I emailed Hermia’s owners this week to keep an eye on her. It’s hard to explain, but she doesn’t do the Bunny Hop when we leave the house, a dance that exactly matches the beat of the old song, accompanied by nips at my sleeves. They’ll take her to the vet this week.
The last time I observed a change in her verve, she had Lyme disease.
When Sweet Tooth began skootching her behind on the ground, her walker ended up taking her to Animal Medical for anal cancer surgery.
Our job is to concentrate on the dog rather than hiring a new secretary. We see the dog in and against the context of a other dogs. Part of our expertise is observing changes in energy and behavior.
It’s Saturday night and I’m rushing to give an Italian greyhound his Prozac. I’m the first one notified of births, engagements, deaths, travels, redecorating and moves because I step in when labor pains start and I have the keys when an owner can’t be home for the arrival of a sofa.
This is the only job in which I have taken exactly one sick day. It’s also the only job in which I incur an ongoing roster of abrasions, bruises, scratches, pulled muscles, bites and excrement under my fingernails.
With no benefits.
Each of us got into this business from something else. We stay because of the ecstasy and trust of our dogs. We each have our own style. Some of us are cozy with our dogs and each other, while some of us maintain the silent disciplines of a New Skete monk.
It was with some trepidation, then, that I entered into the space of work styles for a completely unscientific sampling of the taboo topic of what we like getting from our clients at the end of the year. Of the eight walkers I spoke to, only one demurred that he expected nothing and was pleased by anything he got.
I guess we know who gets the re-gifted fruitcake.
From there, the answers got more uniform. Money is our favorite holiday gift. One walker added that money enclosed in a sentimental card thanking her for what she’s done for the dog is at the top of her list.
All the women melt at spa gift certificates. We’re bundled beyond gender or fashion this time of year and girly time is a rare. A massage (see pulled muscles above) or hot wax manicures for the cracked hands of winter is a blessing.
Men won’t admit to wanting the spa experience but like gift certificates for other stuff. If chosen carefully, rough weather gear is welcome. (If a store caters to hunters and ice fishermen, you’ve chosen correctly.)
One walker swoons for homemade goodies, another for booze.

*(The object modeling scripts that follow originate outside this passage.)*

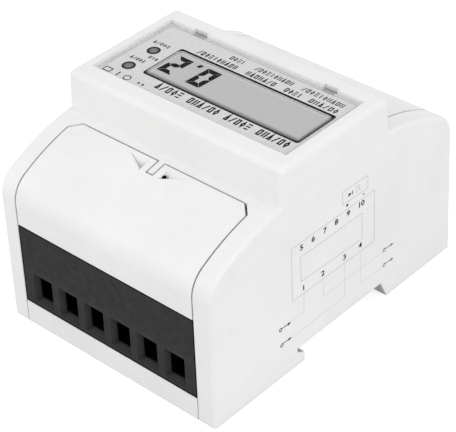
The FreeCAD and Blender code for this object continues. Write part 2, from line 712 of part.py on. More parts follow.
def cover_hinge(half):
    """Two ears of the cover, each with the pin that turns in the rim beside it."""
    pin = RIM_X + RIM_WEB - FIT
    between = box(1 - half, half - 1, -HALF_L, 0, 0, HEIGHT)
    ears = [rod_x(HINGE_EAR_R, HINGE_Y, HINGE_Z, x, x + HINGE_EAR) for x in (-half, half - HINGE_EAR)]
    return ears + [rod_x(HINGE_PIN_R, HINGE_Y, HINGE_Z, -pin, pin).cut(between)]


def lug_start():
    """Y where the ledge of the housing ends and the inside of the cover is free."""
    return -COVER_TOP_Y - LEDGE_REACH - FIT - COVER_CHAMFER


def terminal_block(row):
    """Insulating block at the near end: front wall, one cell for each way, screw deck and bar slots."""
    front = END_FOOT + END_IN * BLOCK_SET_BACK
    outline = [(end_y(front, BLOCK_BOTTOM), BLOCK_BOTTOM), (end_y(front, BLOCK_FRONT_TOP), BLOCK_FRONT_TOP),
               (HINGE_Y, BLOCK_TOP), (-DECK_Y, BLOCK_TOP), (-DECK_Y, row.deck), (-BLOCK_REAR_Y, row.deck),
               (-BLOCK_REAR_Y, BLOCK_BOTTOM)]
    block = prism_x(outline, -BLOCK_X, BLOCK_X)
    inner = -BLOCK_REAR_Y - BLOCK_REAR
    cuts = bar_slots(row, inner - 1, -BLOCK_REAR_Y + 1)
    for x in row.centres():
        cuts += terminal_cell(row, x, BLOCK_BOTTOM + BLOCK_FLOOR, inner)
    return block.cut(cuts).removeSplitter()


def end_y(point, z):
    """Y of a line through a point, leaning as the end face does, at a height."""
    return point.y + (z - point.z) * math.tan(END_DRAFT)


def terminal_cell(row, x, low, rear):
    """Hollow of one way: wire entry, cage cell, screw seat and driver bore."""
    entry = row.entry_width / 2
    cell = row.cell_width / 2
    front = -HALF_L + BLOCK_SET_BACK + BLOCK_FRONT + JOIN
    return [box(x - entry, x + entry, -HALF_L - 1, front + 1, row.entry_low, row.entry_high),
            box(x - cell, x + cell, front, rear, low, min(BLOCK_TOP - SKIN, row.ceiling)),
            box(x - cell, x + cell, -DECK_Y + BLOCK_FRONT, rear, low, row.ceiling),
            post(row.screw_r + FIT, x, row.screw_y, row.ceiling - 1, row.deck + 1),
            post(row.head_r + FIT, x, row.screw_y, row.head_low - TOUCH, row.deck + 1)]


def terminal_cage(row, x):
    """Square steel cage that rises when the screw turns, with the nut in its top."""
    outer = row.cell_width / 2 - FIT
    inner = outer - row.cage_wall
    y0 = row.screw_y - row.cage_length / 2
    y1 = row.screw_y + row.cage_length / 2
    cage = box(x - outer, x + outer, y0, y1, row.cage_low, row.cage_high)
    rounds = [e for e in cage.Edges if e.BoundBox.YLength > row.cage_length - 0.1]
    cage = cage.makeFillet(row.cage_wall * 0.8, rounds)
    window = box(x - inner, x + inner, y0 - 1, y1 + 1, row.cage_low + row.cage_plate, row.nut_low)
    thread = post(row.screw_r + TOUCH, x, row.screw_y, row.nut_low - 1, row.cage_high + 1)
    return cage.cut([window, thread])


def terminal_screw(row, x):
    """Captive clamp screw: pointed shank, cheese head and crossed drive slots."""
    tip = row.bar_high + FIT
    top = row.head_low + row.head
    edge = 0.12 * row.head_r
    outline = [(0, tip), (row.screw_r * 0.7, tip), (row.screw_r, tip + row.screw_r * 0.3),
               (row.screw_r, row.head_low), (row.head_r, row.head_low), (row.head_r, top - edge),
               (row.head_r - edge, top), (0, top)]
    screw = turned(outline, x, row.screw_y)
    arm = row.head_r * 0.68
    blade = row.head_r * 0.14
    sink = top - row.head * 0.55
    slots = [box(x - arm, x + arm, row.screw_y - blade, row.screw_y + blade, sink, top + 1),
             box(x - blade, x + blade, row.screw_y - arm, row.screw_y + arm, sink, top + 1)]
    return screw.cut(slots)


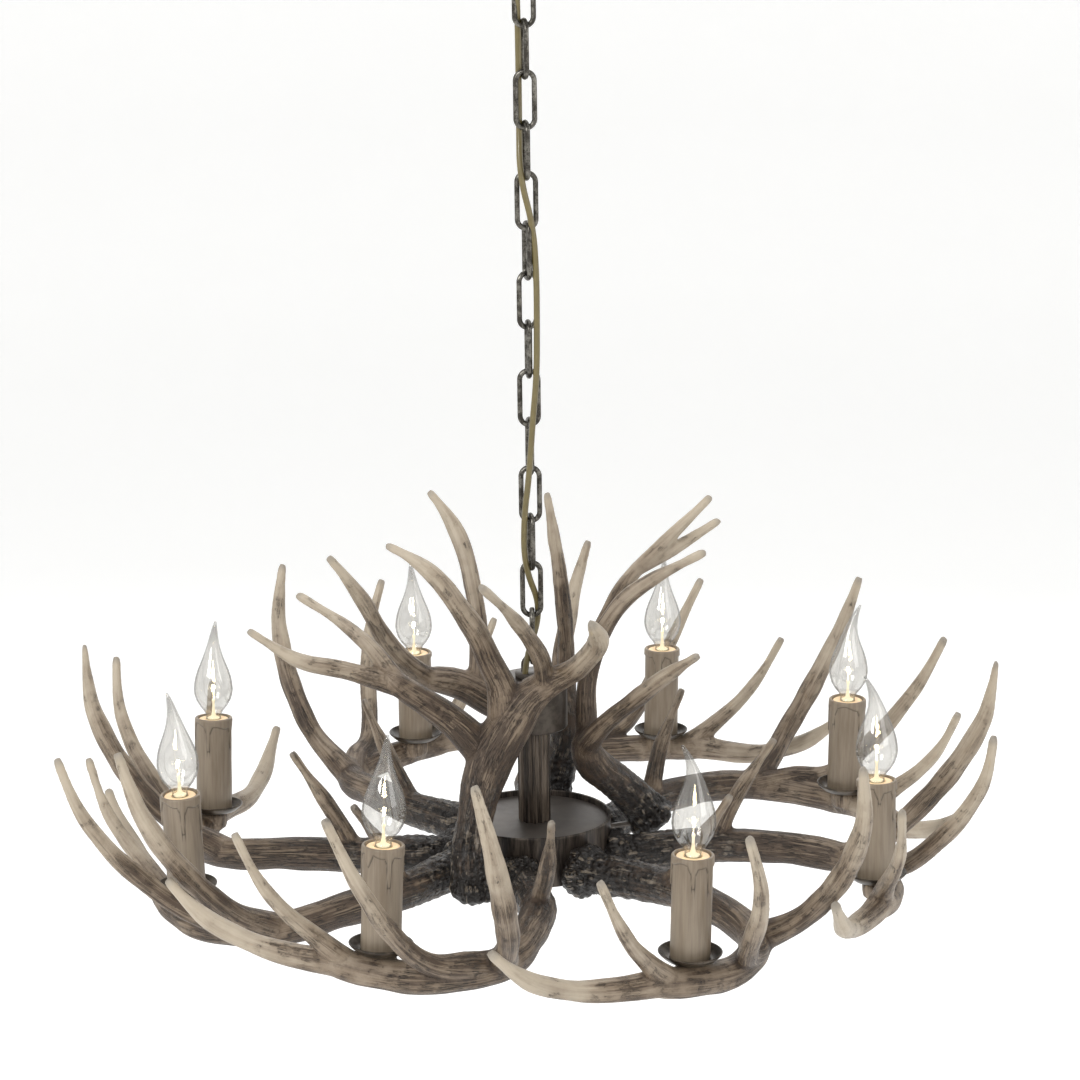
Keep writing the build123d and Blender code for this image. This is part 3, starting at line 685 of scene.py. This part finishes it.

The worst gaffe is no recognition of the holidays at all. We know which families are busy and/or struggling and we don’t carry grudges when there’s no fudge or an extra Andrew Jackson. But not being thanked for a year of showing up – in 38-degree rain with cookies in our pockets, hoarse with bronchitis, bloody from an encounter with an intact male golden retriever, on a humid afternoon in the 90s – is plain Scroogery.
Because that’s just the beginning of what we do.